- Recorded data -
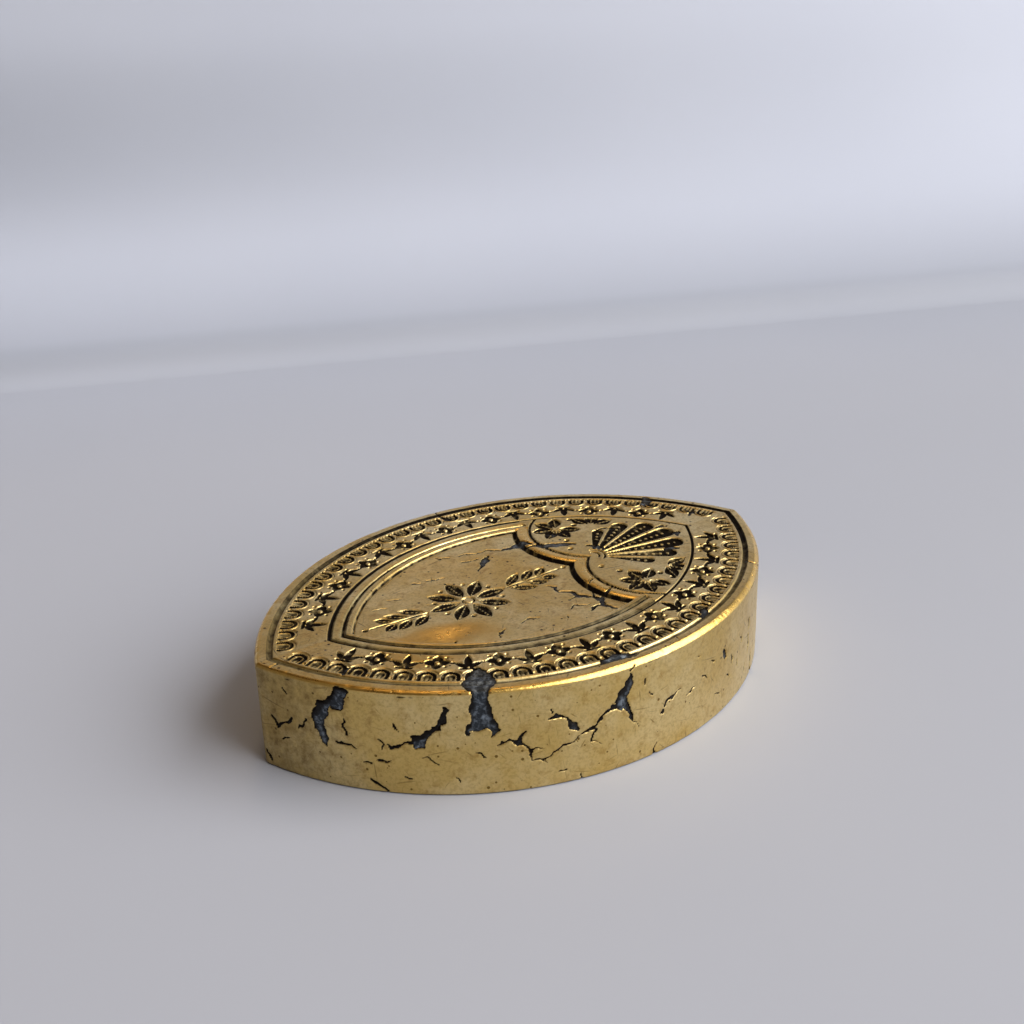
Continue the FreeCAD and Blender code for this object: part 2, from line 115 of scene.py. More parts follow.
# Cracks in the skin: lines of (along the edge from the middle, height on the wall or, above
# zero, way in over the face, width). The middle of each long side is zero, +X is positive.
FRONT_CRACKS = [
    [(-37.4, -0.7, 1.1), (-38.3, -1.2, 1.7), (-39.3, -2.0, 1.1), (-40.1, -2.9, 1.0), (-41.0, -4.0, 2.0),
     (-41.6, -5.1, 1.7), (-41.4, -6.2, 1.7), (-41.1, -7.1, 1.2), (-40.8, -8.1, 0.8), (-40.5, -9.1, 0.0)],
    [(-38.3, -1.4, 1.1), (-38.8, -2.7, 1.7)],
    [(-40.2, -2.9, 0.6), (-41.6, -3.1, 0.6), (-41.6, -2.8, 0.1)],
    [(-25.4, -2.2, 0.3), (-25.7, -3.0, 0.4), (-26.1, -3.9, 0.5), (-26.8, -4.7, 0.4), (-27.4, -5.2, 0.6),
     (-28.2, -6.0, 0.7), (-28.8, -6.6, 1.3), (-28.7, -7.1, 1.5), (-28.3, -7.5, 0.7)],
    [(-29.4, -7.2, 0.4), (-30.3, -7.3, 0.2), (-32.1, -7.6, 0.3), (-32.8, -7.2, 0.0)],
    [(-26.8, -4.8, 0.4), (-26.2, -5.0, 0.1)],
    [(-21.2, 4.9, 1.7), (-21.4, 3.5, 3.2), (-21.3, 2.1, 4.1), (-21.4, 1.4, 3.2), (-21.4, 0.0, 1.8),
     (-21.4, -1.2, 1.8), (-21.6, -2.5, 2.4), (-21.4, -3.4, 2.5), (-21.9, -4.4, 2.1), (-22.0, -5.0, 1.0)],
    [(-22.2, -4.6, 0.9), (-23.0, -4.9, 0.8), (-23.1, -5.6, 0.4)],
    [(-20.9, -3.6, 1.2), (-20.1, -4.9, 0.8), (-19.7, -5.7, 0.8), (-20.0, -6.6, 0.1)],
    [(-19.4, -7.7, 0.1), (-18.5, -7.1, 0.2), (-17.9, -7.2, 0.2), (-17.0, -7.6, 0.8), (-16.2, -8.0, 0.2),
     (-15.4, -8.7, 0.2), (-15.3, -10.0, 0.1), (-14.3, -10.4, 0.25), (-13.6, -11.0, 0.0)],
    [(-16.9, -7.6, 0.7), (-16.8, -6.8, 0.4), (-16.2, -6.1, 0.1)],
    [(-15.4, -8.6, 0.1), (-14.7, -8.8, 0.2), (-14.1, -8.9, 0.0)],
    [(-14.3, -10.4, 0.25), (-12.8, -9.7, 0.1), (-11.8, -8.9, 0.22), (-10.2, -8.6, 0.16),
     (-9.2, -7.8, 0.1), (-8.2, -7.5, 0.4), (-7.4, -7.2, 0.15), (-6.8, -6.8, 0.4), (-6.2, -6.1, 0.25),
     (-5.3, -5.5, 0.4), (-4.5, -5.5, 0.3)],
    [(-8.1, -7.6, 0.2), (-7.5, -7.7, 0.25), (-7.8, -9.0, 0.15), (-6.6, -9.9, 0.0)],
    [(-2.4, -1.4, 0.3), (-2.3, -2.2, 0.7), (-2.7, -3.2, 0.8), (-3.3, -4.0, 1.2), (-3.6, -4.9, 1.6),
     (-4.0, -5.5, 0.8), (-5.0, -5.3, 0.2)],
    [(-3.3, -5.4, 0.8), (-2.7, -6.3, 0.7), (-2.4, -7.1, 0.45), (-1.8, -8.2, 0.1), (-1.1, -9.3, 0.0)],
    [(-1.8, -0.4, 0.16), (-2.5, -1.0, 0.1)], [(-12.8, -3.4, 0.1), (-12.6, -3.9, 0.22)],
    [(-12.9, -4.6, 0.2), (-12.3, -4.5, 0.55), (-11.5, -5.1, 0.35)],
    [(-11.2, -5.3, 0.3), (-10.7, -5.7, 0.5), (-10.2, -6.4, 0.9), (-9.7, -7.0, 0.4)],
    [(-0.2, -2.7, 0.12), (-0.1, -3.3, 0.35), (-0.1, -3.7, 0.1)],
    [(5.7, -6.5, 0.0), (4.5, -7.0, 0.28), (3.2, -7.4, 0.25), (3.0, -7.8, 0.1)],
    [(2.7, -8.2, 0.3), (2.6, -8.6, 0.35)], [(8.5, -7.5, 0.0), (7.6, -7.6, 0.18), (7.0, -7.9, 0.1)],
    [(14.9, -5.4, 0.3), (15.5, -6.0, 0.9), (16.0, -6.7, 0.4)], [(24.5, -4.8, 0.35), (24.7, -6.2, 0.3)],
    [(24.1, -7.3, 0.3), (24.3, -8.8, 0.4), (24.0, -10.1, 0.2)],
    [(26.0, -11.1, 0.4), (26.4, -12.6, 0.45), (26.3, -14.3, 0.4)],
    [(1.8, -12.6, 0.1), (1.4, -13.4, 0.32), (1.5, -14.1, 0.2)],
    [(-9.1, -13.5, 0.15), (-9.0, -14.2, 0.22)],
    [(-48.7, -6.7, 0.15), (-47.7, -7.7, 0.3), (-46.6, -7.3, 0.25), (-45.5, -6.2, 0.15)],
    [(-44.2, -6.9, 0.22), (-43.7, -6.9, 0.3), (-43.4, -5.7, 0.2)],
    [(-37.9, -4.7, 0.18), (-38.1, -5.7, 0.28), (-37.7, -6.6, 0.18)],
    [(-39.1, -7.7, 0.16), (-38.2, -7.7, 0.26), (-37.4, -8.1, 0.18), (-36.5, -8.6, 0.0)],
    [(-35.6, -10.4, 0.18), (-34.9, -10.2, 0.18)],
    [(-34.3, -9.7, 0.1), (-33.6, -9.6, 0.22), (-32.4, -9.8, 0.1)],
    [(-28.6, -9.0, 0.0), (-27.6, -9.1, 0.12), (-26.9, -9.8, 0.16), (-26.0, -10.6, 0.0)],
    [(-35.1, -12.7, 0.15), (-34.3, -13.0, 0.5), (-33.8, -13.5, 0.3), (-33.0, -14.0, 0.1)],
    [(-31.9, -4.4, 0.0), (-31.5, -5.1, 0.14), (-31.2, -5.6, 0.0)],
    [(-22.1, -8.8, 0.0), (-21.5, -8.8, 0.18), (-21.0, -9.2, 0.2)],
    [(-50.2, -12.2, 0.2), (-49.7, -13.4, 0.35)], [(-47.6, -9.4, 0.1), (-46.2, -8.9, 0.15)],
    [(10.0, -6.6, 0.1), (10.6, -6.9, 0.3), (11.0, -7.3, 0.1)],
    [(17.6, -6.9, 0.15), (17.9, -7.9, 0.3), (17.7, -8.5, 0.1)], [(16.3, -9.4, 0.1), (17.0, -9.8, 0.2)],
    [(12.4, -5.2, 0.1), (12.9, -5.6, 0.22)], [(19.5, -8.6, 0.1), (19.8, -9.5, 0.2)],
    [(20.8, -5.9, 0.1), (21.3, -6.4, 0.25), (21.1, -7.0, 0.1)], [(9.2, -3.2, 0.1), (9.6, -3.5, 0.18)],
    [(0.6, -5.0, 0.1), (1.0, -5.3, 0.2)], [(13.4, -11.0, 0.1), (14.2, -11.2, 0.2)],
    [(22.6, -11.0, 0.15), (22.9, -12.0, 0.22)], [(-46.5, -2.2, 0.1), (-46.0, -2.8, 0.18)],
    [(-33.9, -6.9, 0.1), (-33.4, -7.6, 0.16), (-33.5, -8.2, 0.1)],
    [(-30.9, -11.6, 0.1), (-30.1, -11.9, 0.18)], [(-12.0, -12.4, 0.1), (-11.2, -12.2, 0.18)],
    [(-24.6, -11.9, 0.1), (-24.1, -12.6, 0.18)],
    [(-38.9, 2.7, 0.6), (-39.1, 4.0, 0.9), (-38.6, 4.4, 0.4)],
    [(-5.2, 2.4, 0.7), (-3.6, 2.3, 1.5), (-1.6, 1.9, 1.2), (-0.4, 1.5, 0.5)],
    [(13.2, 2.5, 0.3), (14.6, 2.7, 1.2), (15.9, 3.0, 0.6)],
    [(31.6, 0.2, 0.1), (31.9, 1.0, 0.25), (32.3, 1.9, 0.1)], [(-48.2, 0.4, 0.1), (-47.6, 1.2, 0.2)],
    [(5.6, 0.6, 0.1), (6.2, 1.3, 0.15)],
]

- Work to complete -
What is the number of lines in the data above that include the word "from"? Answer with that number only.

- Result -
2